What you have to do:
Both the line containing "bowl_body() - cuts)" and the line containing "# # An old slip-coated bowl" are to be reproduced exactly, along with every line between them, and nothing more.

Dataset content:
------------------------------------------------------------------------
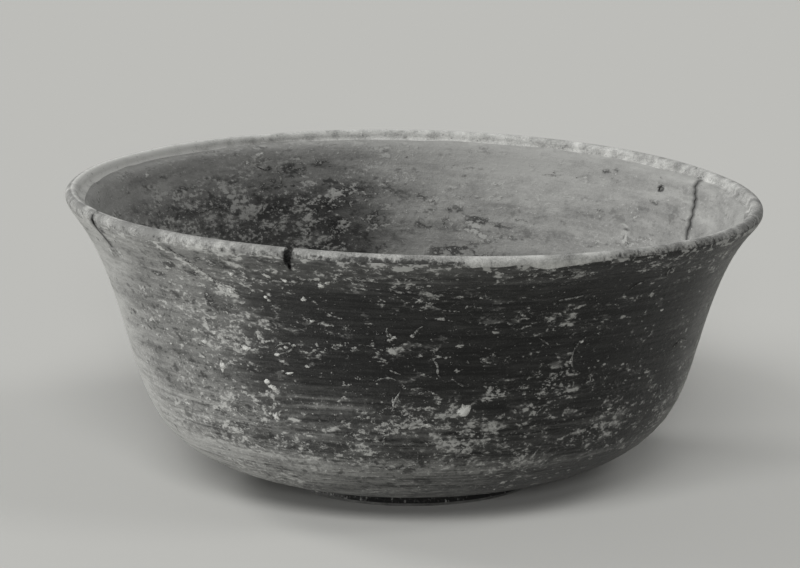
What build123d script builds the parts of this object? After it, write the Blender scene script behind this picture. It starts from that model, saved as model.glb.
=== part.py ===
from build123d import *
from math import cos, pi, sin
import os

# A flaring bowl of fine clay: thrown and turned, set on a foot ring that was formed apart and
# luted on, and coated with a thin slip inside and out. Lengths are in millimetres.
# The origin is the centre of the foot's resting face and +Z is up. An azimuth is in degrees from
# the front, -Y, towards +X.

# Overall size
RIM_DIAMETER = 150.0        # over the slip at its widest, just under the lip
HEIGHT = 64.5               # from the resting face to the top of the lip

# Thickness of the thrown clay
LIP_THICKNESS = 2.8
WALL_THICKNESS = 4.2        # half way up the wall
FLOOR_THICKNESS = 5.5       # at the centre and under the heel
SLIP_THICKNESS = 0.25

# Foot ring and the clay that bonds it
FOOT_DIAMETER = 52.8        # bare clay, at the ring's upright outer face
FOOT_HEIGHT = 3.2
FOOT_WIDTH = 3.8
FOOT_REST_WIDTH = 2.4       # the worn edge that it stands on
FOOT_EDGE_HEIGHT = 0.8      # how high the worn edge reaches up both sides
LUTING_THICKNESS = 0.4
LUTING_FILLET = 1.2
SEAT_MARGIN = 0.9           # flat turned seat beyond the luting clay, on both sides
UNDERSIDE_DROP = 1.2        # how far the underside's centre hangs below the seat

# Damage to the lip: a nick, and two cracks whose tips lie to one side of their mouths
NICK_AZIMUTH = -20.0
NICK_WIDTH = 1.4
NICK_DEPTH = 4.0
NICK_TIP_share = 0.5        # width at the bottom, as a share of the width at the lip
LEFT_CRACK_AZIMUTH = -64.5
LEFT_CRACK_WIDTH = 0.5
LEFT_CRACK_LENGTH = 9.0
LEFT_CRACK_LEAN = 2.4
RIGHT_CRACK_AZIMUTH = 116.0
RIGHT_CRACK_WIDTH = 0.8
RIGHT_CRACK_LENGTH = 14.5
RIGHT_CRACK_LEAN = 10.0
CRACK_TIP_share = 0.25

# Lime that grew on the outside
LIME_LARGE = 3.2            # greatest diameter of a large spot
LIME_MIDDLE = 2.4
LIME_SMALL = 1.7
LIME_RISE = 0.4             # how far a spot stands out from the slip
LIME_CLEARANCE = 0.06       # between a spot and the slip under it
LIME_OUTLINE_shares = (1.0, 0.82, 0.95, 0.74, 0.98, 0.88, 0.70)     # of its radius, round the spot
LIME_TOP_share = 0.6        # width of a spot's top, as a share of its width one rise below the slip

# The outer profile between the seat's edge and the lip, as shares of the way out and of the way up
PROFILE_shares = (
    (0.208, 0.029), (0.391, 0.088), (0.531, 0.173), (0.630, 0.297), (0.703, 0.469),
    (0.774, 0.652), (0.850, 0.805), (0.919, 0.903), (0.971, 0.958),
)
# Where the inner profile is set off from the outer one, as shares of the way along it
WALL_STATION_shares = (0.12, 0.26, 0.40, 0.55, 0.70, 0.82, 0.91, 0.96)
WALL_MIDDLE_share = 0.5     # where along the profile the wall is WALL_THICKNESS

# Azimuth, share of the way along the outer profile, and diameter of each lime spot
LIME_SPOT_shares = (
    (10, 0.54, LIME_LARGE), (-28, 0.59, LIME_MIDDLE), (-24, 0.63, LIME_SMALL), (-20, 0.65, LIME_SMALL),
    (-39, 0.62, LIME_MIDDLE), (-28, 0.50, LIME_SMALL), (-4, 0.56, LIME_SMALL), (31, 0.73, LIME_MIDDLE),
    (74, 0.58, LIME_SMALL), (151, 0.63, LIME_MIDDLE), (-118, 0.71, LIME_LARGE),
)

rim_r = RIM_DIAMETER / 2
lip_r = LIP_THICKNESS / 2
lip_z = HEIGHT - lip_r                          # where the rounded lip begins
seat_z = FOOT_HEIGHT + LUTING_THICKNESS
ring_out = FOOT_DIAMETER / 2
ring_in = ring_out - FOOT_WIDTH
luting_out = ring_out + LUTING_FILLET
luting_in = ring_in - LUTING_FILLET
seat_out = luting_out + SEAT_MARGIN
seat_in = luting_in - SEAT_MARGIN
fillet_z = seat_z - LUTING_FILLET               # where the luting fillets meet the ring
underside_z = seat_z - UNDERSIDE_DROP
floor_z = underside_z + FLOOR_THICKNESS


def point(r, z):
    """A point of the half section, at a radius and a height."""
    return Vector(r, 0, z)


def arc(start, end, centre, radius):
    """A quarter fillet between two points, bulging towards the corner that it rounds."""
    out = ((start + end) * (1 / 2) - centre).normalized()
    return ThreePointArc(start, centre + out * radius, end)


def turned(*lines):
    """The solid that the closed half section of these lines makes when it is turned on the wheel."""
    edges = [edge for line in lines for edge in line.edges()]
    return revolve(make_face(edges), Axis.Z)


def square_to(tangent):
    """The direction from a profile point into the bowl, square to the profile."""
    return Vector(-tangent.Z, 0, tangent.X)


def outer_stations():
    """The points of the outer slip's surface, from the seat's edge up to just under the lip."""
    low = point(seat_out, seat_z - SLIP_THICKNESS)
    high = point(rim_r, lip_z)
    between = [
        point(low.X + out * (high.X - low.X), low.Z + up * (high.Z - low.Z))
        for out, up in PROFILE_shares
    ]
    return [low, *between, high]


def wall_thickness(share):
    """The clay's thickness at this share of the way from the seat's edge to the lip."""
    if share > WALL_MIDDLE_share:
        rise = (share - WALL_MIDDLE_share) / (1 - WALL_MIDDLE_share)
        return WALL_THICKNESS + (LIP_THICKNESS - WALL_THICKNESS) * rise
    return FLOOR_THICKNESS + (WALL_THICKNESS - FLOOR_THICKNESS) * share / WALL_MIDDLE_share


def profile(points, start_along, end_along):
    """One smooth curve through the points, leaving and arriving along the two unit directions."""
    return Spline(*points, tangents=[start_along, end_along], tangent_scalars=[1, 1])


OUT, UP = Vector(1, 0, 0), Vector(0, 0, 1)
FRONT_AZIMUTH = 90          # the half section is drawn along +X, a quarter turn past the front

# The four surfaces of the wall: slip and clay outside, clay and slip inside
slip_outside = profile(outer_stations(), OUT, UP)


def clay_outside_stations():
    """The clay's points under the outer slip's points, one slip thickness deeper."""
    inner = []
    for station in outer_stations()[1:-1]:
        tangent = slip_outside.tangent_at(slip_outside.param_at_point(station))
        inner.append(station + square_to(tangent) * SLIP_THICKNESS)
    return [point(seat_out, seat_z), *inner, point(rim_r - SLIP_THICKNESS, lip_z)]


clay_outside = profile(clay_outside_stations(), OUT, UP)


def inside_stations(depth):
    """Points of the hollow's surface, from the lip to the centre, raised by a coat of this depth."""
    lip_inside = point(rim_r - SLIP_THICKNESS - LIP_THICKNESS - depth, lip_z)
    wall = [
        clay_outside @ share + square_to(clay_outside % share) * (wall_thickness(share) + depth)
        for share in reversed(WALL_STATION_shares)
    ]
    return [lip_inside, *wall, point(0, floor_z + depth)]


clay_inside = profile(inside_stations(0), -UP, -OUT)
slip_inside = profile(inside_stations(SLIP_THICKNESS), -UP, -OUT)


def crack_cut(azimuth, width, tip_share, length, lean):
    """A tapering slot through the wall, from above the lip down to a tip that leans sideways."""
    mouth_z, tip_z = HEIGHT + LIP_THICKNESS, HEIGHT - length
    half, half_tip = width / 2, width / 2 * tip_share
    slot = Polyline(
        (-half, 0, HEIGHT), (-half, 0, mouth_z), (half, 0, mouth_z), (half, 0, HEIGHT),
        (lean + half_tip, 0, tip_z), (lean - half_tip, 0, tip_z),
        close=True,
    )
    blade = extrude(make_face(slot), amount=rim_r, dir=(0, -1, 0))
    return blade.moved(Location((0, -rim_r / 2, 0))).rotate(Axis.Z, azimuth)


def damage():
    """The nick in the front of the lip, and the cracks that run down from the lip left and right."""
    return [
        crack_cut(NICK_AZIMUTH, NICK_WIDTH, NICK_TIP_share, NICK_DEPTH, 0),
        crack_cut(LEFT_CRACK_AZIMUTH, LEFT_CRACK_WIDTH, CRACK_TIP_share, LEFT_CRACK_LENGTH, LEFT_CRACK_LEAN),
        crack_cut(RIGHT_CRACK_AZIMUTH, RIGHT_CRACK_WIDTH, CRACK_TIP_share, RIGHT_CRACK_LENGTH, -RIGHT_CRACK_LEAN),
    ]


def bowl_body():
    """Floor, wall and rounded lip, thrown in one piece, with a flat seat turned for the foot ring."""
    outer_lip, inner_lip = clay_outside @ 1, clay_inside @ 0
    lip = ThreePointArc(outer_lip, point(outer_lip.X - lip_r, HEIGHT), inner_lip)
    return turned(
        clay_outside, lip, clay_inside,
        Line(point(0, floor_z), point(0, underside_z)),
        Line(point(0, underside_z), point(seat_in, seat_z)),
        Line(point(seat_in, seat_z), point(seat_out, seat_z)),
    )


def foot_ring():
    """The ring that the bowl stands on, upright at the top and worn to a narrower edge below."""
    worn = (FOOT_WIDTH - FOOT_REST_WIDTH) / 2
    section = Polyline(
        point(ring_in + worn, 0), point(ring_out - worn, 0), point(ring_out, FOOT_EDGE_HEIGHT),
        point(ring_out, FOOT_HEIGHT), point(ring_in, FOOT_HEIGHT), point(ring_in, FOOT_EDGE_HEIGHT),
        close=True,
    )
    return turned(section)


def fillet_outside(coat):
    """The outer luting fillet's curve, from the ring up to the seat, under a coat of this depth."""
    centre = point(luting_out, fillet_z)
    return arc(point(ring_out + coat, fillet_z), point(luting_out, seat_z - coat), centre, LUTING_FILLET - coat)


def fillet_inside(coat):
    """The same on the ring's inner side, from the seat down to the ring."""
    centre = point(luting_in, fillet_z)
    return arc(point(luting_in, seat_z - coat), point(ring_in - coat, fillet_z), centre, LUTING_FILLET - coat)


def luting_clay():
    """The bond between ring and seat, with a smoothed fillet on each side."""
    return turned(
        fillet_outside(0),
        Line(point(luting_out, seat_z), point(luting_in, seat_z)),
        fillet_inside(0),
        Polyline(
            point(ring_in, fillet_z), point(ring_in, FOOT_HEIGHT),
            point(ring_out, FOOT_HEIGHT), point(ring_out, fillet_z),
        ),
    )


def outer_slip():
    """The coat from the foot's outer face, over the fillet and the heel, up to the bare lip."""
    coat = SLIP_THICKNESS
    return turned(
        Line(point(ring_out + coat, FOOT_EDGE_HEIGHT), point(ring_out + coat, fillet_z)),
        fillet_outside(coat),
        Line(point(luting_out, seat_z - coat), point(seat_out, seat_z - coat)),
        slip_outside,
        Line(point(rim_r, lip_z), point(rim_r - coat, lip_z)),
        clay_outside,
        Line(point(seat_out, seat_z), point(luting_out, seat_z)),
        fillet_outside(0),
        Polyline(
            point(ring_out, fillet_z), point(ring_out, FOOT_EDGE_HEIGHT),
            point(ring_out + coat, FOOT_EDGE_HEIGHT),
        ),
    )


def inner_slip():
    """The coat over the hollow's floor and wall, up to the bare lip."""
    return turned(
        clay_inside, Line(clay_inside @ 1, slip_inside @ 1),
        slip_inside, Line(slip_inside @ 0, clay_inside @ 0),
    )


def base_slip():
    """The coat on the underside inside the ring, down the ring's inner face to the worn edge."""
    coat = SLIP_THICKNESS
    return turned(
        Polyline(
            point(luting_in, seat_z), point(seat_in, seat_z), point(0, underside_z),
            point(0, underside_z - coat), point(seat_in, seat_z - coat), point(luting_in, seat_z - coat),
        ),
        fillet_inside(coat),
        Polyline(
            point(ring_in - coat, fillet_z), point(ring_in - coat, FOOT_EDGE_HEIGHT),
            point(ring_in, FOOT_EDGE_HEIGHT), point(ring_in, fillet_z),
        ),
        fillet_inside(0),
    )


def bowl_envelope():
    """Everything within the outer slip's surface, hollow included, to cut what lies on it."""
    top, bottom = slip_outside @ 1, slip_outside @ 0
    return turned(
        slip_outside,
        Polyline(top, point(0, top.Z), point(0, bottom.Z), bottom),
    )


def lime_crust(diameter):
    """One uneven crust with sloping sides, its middle on the slip's surface and +Z away from it."""
    def outline(share, height):
        corners = []
        for step, reach in enumerate(LIME_OUTLINE_shares):
            angle = 2 * pi * step / len(LIME_OUTLINE_shares)
            r = diameter / 2 * reach * share
            corners.append((r * cos(angle), r * sin(angle), height))
        return make_face(Polyline(*corners, close=True))

    return loft([outline(1, -LIME_RISE), outline(LIME_TOP_share, LIME_RISE)], ruled=True)


def lime_spots():
    """Small crusts of lime, each lying on the outer slip and shaped to it."""
    envelope = bowl_envelope()
    spots = []
    for azimuth, share, diameter in LIME_SPOT_shares:
        turn = azimuth - FRONT_AZIMUTH
        away = -square_to(slip_outside % share)
        place = Plane(slip_outside @ share, x_dir=(0, 1, 0), z_dir=away)
        spot = (place * lime_crust(diameter)).rotate(Axis.Z, turn) - envelope
        spots += spot.moved(Location(away.rotate(Axis.Z, turn) * LIME_CLEARANCE)).solids()
    return Compound(children=spots)


def write(name, shape):
    """One STEP file for one sub-part."""
    solids = shape.solids()
    shape = solids[0] if len(solids) == 1 else Compound(children=solids)
    shape.label = name
    export_step(shape, f"parts/{name}.step")
    print(f"{name}: {len(solids)} solid, {sum(solid.volume for solid in solids) / 1000:.3f} cm3")


os.makedirs("parts", exist_ok=True)
cuts = damage()
write("bowl_body", bowl_body() - cuts)
write("foot_ring", foot_ring())
write("luting_clay", luting_clay())
write("outer_slip", outer_slip() - cuts)
write("inner_slip", inner_slip() - cuts)
write("base_slip", base_slip())
write("lime_spots", lime_spots())
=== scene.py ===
# %% [markdown]
# # An old slip-coated bowl
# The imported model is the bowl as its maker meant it: level, round and smooth. This lesson turns the
# same half section again with far more points, lets the clay sag as it did in the kiln, breaks it,
# coats it, wears the coat down and lets lime grow on it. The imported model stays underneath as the
# frame: its boxes give every size, and each new piece takes the place of one of its nodes.

from math import cos, pi, radians, sin

import bpy
import numpy as np
from mathutils import Matrix, Vector
from mathutils.kdtree import KDTree


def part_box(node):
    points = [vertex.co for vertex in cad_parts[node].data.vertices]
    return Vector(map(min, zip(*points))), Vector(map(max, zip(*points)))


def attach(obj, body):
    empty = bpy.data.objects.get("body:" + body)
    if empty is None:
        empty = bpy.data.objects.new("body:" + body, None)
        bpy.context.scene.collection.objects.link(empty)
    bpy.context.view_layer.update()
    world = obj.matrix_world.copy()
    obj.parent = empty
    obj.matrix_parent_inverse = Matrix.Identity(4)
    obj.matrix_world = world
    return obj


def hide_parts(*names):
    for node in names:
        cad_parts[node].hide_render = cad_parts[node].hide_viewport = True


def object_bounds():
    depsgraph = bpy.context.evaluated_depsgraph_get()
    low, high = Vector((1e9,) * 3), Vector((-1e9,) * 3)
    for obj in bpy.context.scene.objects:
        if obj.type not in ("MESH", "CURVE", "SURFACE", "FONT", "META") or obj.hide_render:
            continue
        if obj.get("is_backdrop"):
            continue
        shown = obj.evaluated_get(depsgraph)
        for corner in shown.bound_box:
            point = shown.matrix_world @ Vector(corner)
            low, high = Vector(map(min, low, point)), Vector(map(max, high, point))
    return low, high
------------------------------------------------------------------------
Reply:
write("bowl_body", bowl_body() - cuts)
write("foot_ring", foot_ring())
write("luting_clay", luting_clay())
write("outer_slip", outer_slip() - cuts)
write("inner_slip", inner_slip() - cuts)
write("base_slip", base_slip())
write("lime_spots", lime_spots())
=== scene.py ===
# %% [markdown]
# # An old slip-coated bowl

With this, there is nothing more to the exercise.